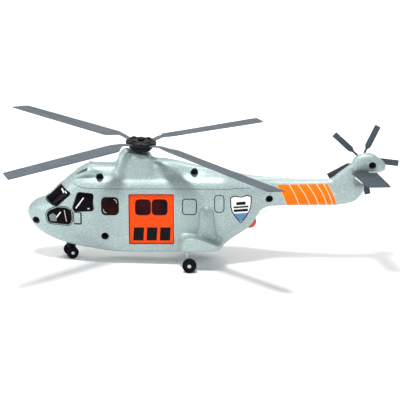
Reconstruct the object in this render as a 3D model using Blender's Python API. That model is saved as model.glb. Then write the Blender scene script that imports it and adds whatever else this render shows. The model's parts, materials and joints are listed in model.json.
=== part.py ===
"""Rescue helicopter scale model: two cast shells, sliding doors, rotors and a wheeled undercarriage.

Sizes below are millimetres in the airframe's own frame: X runs aft, Y to starboard, Z up, and the
mast stands near X = 0.  The airframe empty then pitches the whole model so that all wheels touch
the ground, and puts the origin at the centre of the base of its bounding box.
"""
import math

import bmesh
import bpy
from mathutils import Euler, Matrix, Vector

MM = 0.001

# ---- driving dimensions, millimetres and degrees ----
GAP = 0.3                 # between pieces that touch
STANCE = 1.6              # airframe pitch on its wheels, tail up
HALF_WIDTH = 21.5         # cabin, centre to side
WALL = 1.2                # cast shell
GLAZING = 0.9             # clear moulding
NOSE_X = -103.0
BOOM_END_X = 182.0

DOOR_X0, DOOR_X1 = -9.5, 31.8
DOOR_Z0, DOOR_Z1 = 20.3, 68.3
DOOR_THICK = 1.3
DOOR_TRAVEL = 37.0
DOOR_LAP = 2.0            # how far the door reaches behind the edge of its opening
DOOR_FACE = WALL + GAP    # the door runs just inside the shell

MAST_X, MAST_Z = 0.9, 98.0
MAST_TILT = 4.0
MAST_RADIUS = 1.6
BUSH_RADIUS = 3.0
HUB_Z = 109.2
HUB_RADIUS = 14.0
HUB_HEIGHT = 4.4
ROTOR_RADIUS = 165.0
ROTOR_PHASE = 46.2
BLADES = 4
BLADE_CHORD = 15.5
BLADE_THICK = 1.5
BLADE_DROOP = 2.3
ELBOW_RISE = 2.2
PIN_RADIUS = 1.1
PIN_HOLE_RADIUS = PIN_RADIUS + 0.15
PIN_REACH = 9.3           # blade pins, from the mast

TAIL_ROTOR_X, TAIL_ROTOR_Z = 203.0, 93.0
TAIL_ROTOR_Y = 9.0
TAIL_ROTOR_RADIUS = 34.5
TAIL_ROTOR_PHASE = 65.0
TAIL_BLADES = 5
TAIL_CHORD = 5.6
TAIL_AXLE_RADIUS = 1.0

STAB_X0, STAB_X1 = 196.5, 209.0
STAB_Z = 83.6
STAB_TONGUE = 1.4
STAB_ROOT_Y, STAB_TIP_Y = -5.9, -49.3

NOSE_GEAR_X = -64.0
NOSE_GEAR_YAW = 18.0
NOSE_WHEEL_RADIUS = 5.6
NOSE_WHEEL_WIDTH = 4.0
NOSE_WHEEL_SPACING = 11.4
NOSE_PIVOT = 2.0

MAIN_GEAR_X = 45.8
MAIN_WHEEL_RADIUS = 6.45
MAIN_WHEEL_WIDTH = 5.4
SPONSON_REACH = 14.0      # beyond the cabin side
LEG_HALF = 1.1
LEG_RAKE = 1.7            # how far the strut's top stands ahead of the axle
LEG_TOP_Z = 27.0
AXLE_RADIUS = 0.9
RUNNING = 0.08            # radial clearance of a wheel on its axle

SCREW_SHANK = 1.2
SCREW_HEAD = 2.5
SCREW_HEAD_HEIGHT = 1.4
WELL_RADIUS = 3.2
BOSS_RADIUS = 4.4

WINCH_X, WINCH_Z = 101.0, 36.0
WINCH_WHEEL_RADIUS = 6.0
WINCH_WHEEL_WIDTH = 5.0
WINCH_HUB_RADIUS = 2.0
WINCH_HUB_REACH = 1.0     # beyond each face of the wheel
WINCH_AXLE_RADIUS = 1.1
WINCH_BEARING = 3.0       # length of the casting's boss around each end of the axle
WINCH_BOSS_RADIUS = 3.0

BELLY_FLAT_Z = 10.9       # the casting's flat underside, where a display stand would bear

# the fuselage's lines: station, then a height, a share of HALF_WIDTH, or a power of the section
ROOF = [(-103, 47), (-100.4, 52.6), (-93.7, 58.2), (-86.4, 60.4), (-71.4, 73.4), (-59.4, 82.6),
        (-50, 84.6), (-40, 84.4), (74, 84.4), (98.4, 79.4), (119.5, 78.1), (148.8, 76.6),
        (182, 76.6)]
COWL = [(-103, 30), (-68, 70), (-59.4, 81.6), (-48.5, 90.4), (-44, 91.4), (-23, 91.4), (-20.5, 94),
        (-18.4, 99.8), (-12.5, 105.2), (-4, 103.8), (9.6, 100.8), (10.8, 98.4), (13.5, 95.8),
        (23, 95.2), (55, 88.6), (98.4, 79.4), (119, 76), (182, 74)]
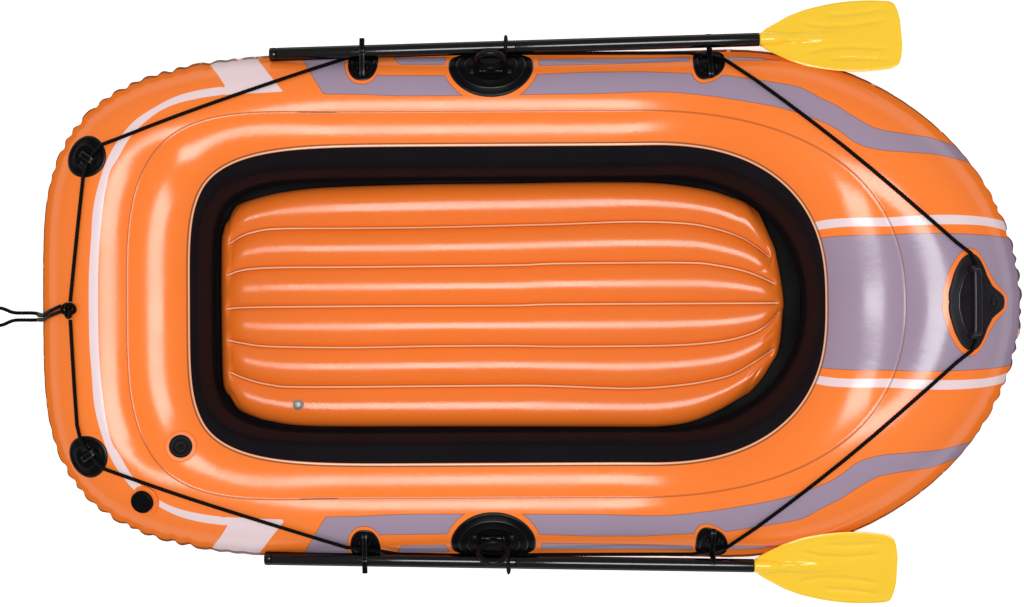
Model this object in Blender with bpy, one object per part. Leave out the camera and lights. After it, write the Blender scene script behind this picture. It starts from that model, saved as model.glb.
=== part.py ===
"""Inflatable raft: two air chambers round a cockpit, a channelled floor, a grab line and stowed oars.

Metres, +X to the bow, +Z up. The raft stands on z = 0 and the origin is under its middle.
"""

import math
from collections import namedtuple

import bmesh
import bpy
from mathutils import Matrix, Vector
from mathutils.bvhtree import BVHTree

# Hull, seen from above
HULL_LENGTH = 1.860
HULL_BEAM = 0.976
OUTER_WIDTH = {"side": 0.124, "stern": 0.185, "bow": 0.245}
INNER_WIDTH = {"side": 0.124, "stern": 0.147, "bow": 0.169}
# Length over which each line rounds in at the stern and at the bow, with the power of its curve
OUTER_ROUNDING = {"stern": 0.739, "bow": 0.561, "stern_power": 3.73, "bow_power": 1.93}
WALL_ROUNDING = {"stern": 0.372, "bow": 0.498, "stern_power": 3.57, "bow_power": 2.20}
COCKPIT_ROUNDING = {"stern": 0.413, "bow": 0.247, "stern_power": 5.54, "bow_power": 2.04}

# Hull, in section
OUTER_RADIUS = {"side": 0.0965, "stern": 0.122, "bow": 0.154}
STERN_SWELL = (-0.35, -0.70)
BOW_SWELL = (0.15, 0.65)
BOW_LIFT = 0.045
BOW_LIFT_SPAN = (0.25, 0.685)
GROUND_FLAT = 0.004
FLANGE_WIDTH = 0.006
FLANGE_THICK = 0.0024
WALL_THICK = 0.0012
WALL_TRIM = 0.002
GAP = 0.0004
SEAT_GAP = 0.0004
PLATE_RIM = 0.0010
STATIONS = 56
ARC_STEPS = 16
TURN_SHARE = 0.5
REACH_STEP = 0.02

# Bottom sheet and floor mattress
SHEET_THICK = 0.0025
SHEET_WELD_ANGLE = math.radians(60.0)
SHEET_INSET = 0.045
SHEET_RISE = 0.033
SHEET_RISE_SPAN = (0.20, 0.56)
SHEET_RINGS = (1.0, 0.84, 0.66, 0.45)
MATTRESS_RISE = 0.038
MATTRESS_RISE_SPAN = (0.14, 0.52)
MATTRESS_BASE = 0.0045
MATTRESS_INSET = 0.004
MATTRESS_CROWN = 0.058
MATTRESS_GROOVE = 0.046
MATTRESS_SEAM = 0.028
MATTRESS_END_ROLL = 0.060
CHANNEL_SPACING = 0.0756
CHANNEL_STERN_SPACING = 0.061
CHANNEL_PINCH_LENGTH = 0.09
CHANNELS_A_SIDE = 3
CHANNEL_STEPS = 4

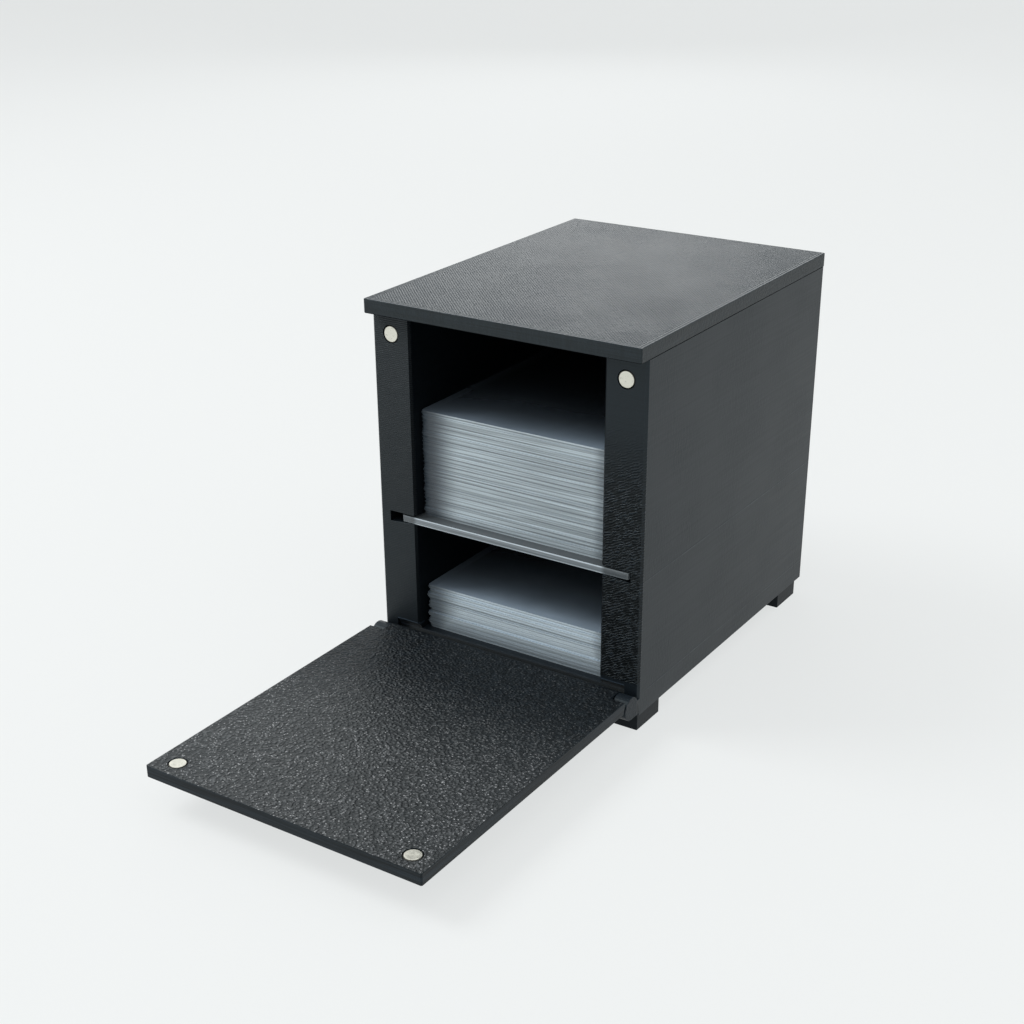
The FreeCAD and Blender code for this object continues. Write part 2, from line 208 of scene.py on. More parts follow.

• What you are asked to do
Among the lines of the data, identify those with the word "this". Copy each of them.

• Exercise output
Reconstruct the object in this render as a 3D model using Blender's Python API. That model is saved as model.glb. Then write the Blender scene script that imports it and adds whatever else this render shows. The model's parts, materials and joints are listed in model.json.
Model this object in Blender with bpy, one object per part. Leave out the camera and lights. After it, write the Blender scene script behind this picture. It starts from that model, saved as model.glb.
The FreeCAD and Blender code for this object continues. Write part 2, from line 208 of scene.py on. More parts follow.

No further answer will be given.